In Ohio’s Utica Shale, Chesapeake has lowered its cost to drill wells to $5.9 million each from $8.5 million, a 30 percent decline, according to the presentation. The company has 14 rigs drilling in the Utica region.
Noble Energy Inc. (NBL) is drilling wells in Colorado’s Denver-Julesburg Basin with 9,000-foot horizontal bores that the company’s engineers estimate will ultimately produce the equivalent of 1 million barrels each, Chief Operating Officer David Stover said during an April 25 conference call with analysts.
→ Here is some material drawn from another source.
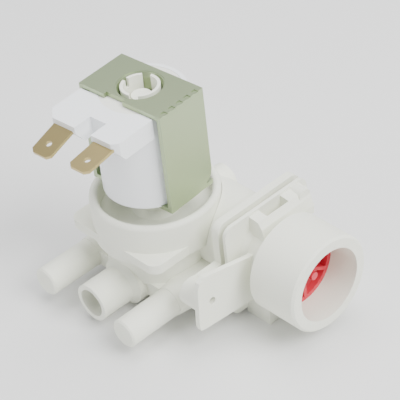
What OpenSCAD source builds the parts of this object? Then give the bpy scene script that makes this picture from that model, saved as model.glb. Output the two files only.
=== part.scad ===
// Solenoid-operated water inlet valve: threaded inlet along +X, outlet tube and
// two solid locating pins along -Y, solenoid on a vertical guide tube.
// Origin: on the rest plane, under the axis of the solenoid. Millimetres, +Z up.

/* [Seat and chamber] */
// Height of the cover flange's top face above the rest plane
seat_h = 21.7; // [21.3:0.1:22.4]
// Outer radius of the chamber wall
chamber_r = 14.6; // [14.5:0.05:14.9]
// Radius of the pocket that holds the diaphragm's bead
bead_r = 12.6; // [12.4:0.05:12.9]
// Radius of the annular inlet chamber
annulus_r = 11.2; // [10.8:0.1:11.4]
// Bore radius of the valve seat
seat_r = 3.3; // [3.1:0.05:3.5]

/* [Inlet] */
// Outer radius of the inlet thread (3/4 inch pipe thread, 26.44 mm across)
thread_r = 13.22; // [13.1:0.02:13.3]
// Distance of the inlet's mouth from the solenoid axis
mouth_x = 49.5; // [49:0.1:51]
// Distance of the thread's rear face from the solenoid axis
thread_x = 35; // [34.6:0.1:35.2]
// Bore radius of the inlet
inlet_r = 10.06; // [9.9:0.02:10.2]
// Depth of the inlet bore
inlet_depth = 12.5; // [12.3:0.1:12.8]
// Inlet axis, distance from the solenoid axis along Y
inlet_y = 11.3; // [11:0.1:11.6]
// Inlet axis, distance below the cover flange's top face
inlet_drop = 5; // [4.8:0.1:5.2]
// Radius of the neck between the mounting plates and the thread
neck_r = 8.4; // [8.2:0.1:8.8]
// Radius of the water passage in the neck
passage_r = 6.4; // [5.6:0.1:6.6]
// Radius of the duct behind the mounting plates
duct_r = 11.1; // [10.8:0.1:11.3]

/* [Mounting plates] */
// Width of both plates along Y
plate_w = 29.2; // [28.6:0.1:29.6]
// Height of both plates
plate_h = 28.3; // [27.8:0.1:28.6]
// Corner radius of both plates
plate_cr = 2.8; // [2:0.1:3.5]
// Rear face of the rear plate
plate_x = 22.3; // [22:0.1:22.5]
// Thickness of the rear plate
plate_a = 2.3; // [2.1:0.1:2.5]
// Slot between the plates, for the panel of the machine
slot_w = 1.6; // [1.4:0.1:1.8]
// Thickness of the front plate
plate_b = 1.0; // [0.9:0.1:1.2]
// Depth of the foot's underside below the front plate
foot_drop = 1.7; // [1.5:0.1:1.9]

/* [Screw tab] */
// Front face of the screw tab
tab_x = 30.5; // [30.2:0.1:30.8]
// Thickness of the screw tab
tab_t = 1.4; // [1.2:0.1:2.4]
// Radius of the screw pilot hole
pilot_hole_r = 1.0; // [0.9:0.05:1.4]
// Radius of the boss behind the screw tab
boss_r = 3.8; // [3.5:0.1:4]

/* [Outlet and pins] */
// Outer radius of the outlet tube
outlet_r = 5.24; // [5.1:0.02:5.4]
// Bore radius of the outlet tube
outlet_bore_r = 3.95; // [3.7:0.05:4.05]
// Reach of the outlet tube from the solenoid axis
outlet_end = 25.45; // [24.5:0.05:26.5]
// Outlet axis, distance below the cover flange's top face
outlet_drop = 14.42; // [14.3:0.02:14.5]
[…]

That’s compared with the 40,000 barrels per well that the company was targeting three years ago with traditional vertical wells.
Producers are searching for ways to boost efficiency and curb costs before drill bits even begin chewing into rocks to start a new well, said Gregory Powers, vice president of technology at Halliburton Co. (HAL), the world’s largest provider of hydraulic fracturing.
Three-dimensional modeling of subterranean formations help oil producers predict the nature, location and permeability of crude-rich reservoirs, Powers said during a meeting with reporters at Halliburton’s Technology Center in Houston on May 9. Prospectors also are taking advantage of better technology in steering drill bits to precise locations deep underground.
“How much better is it?” Powers said. “It’s immensely better than just 10 years ago.”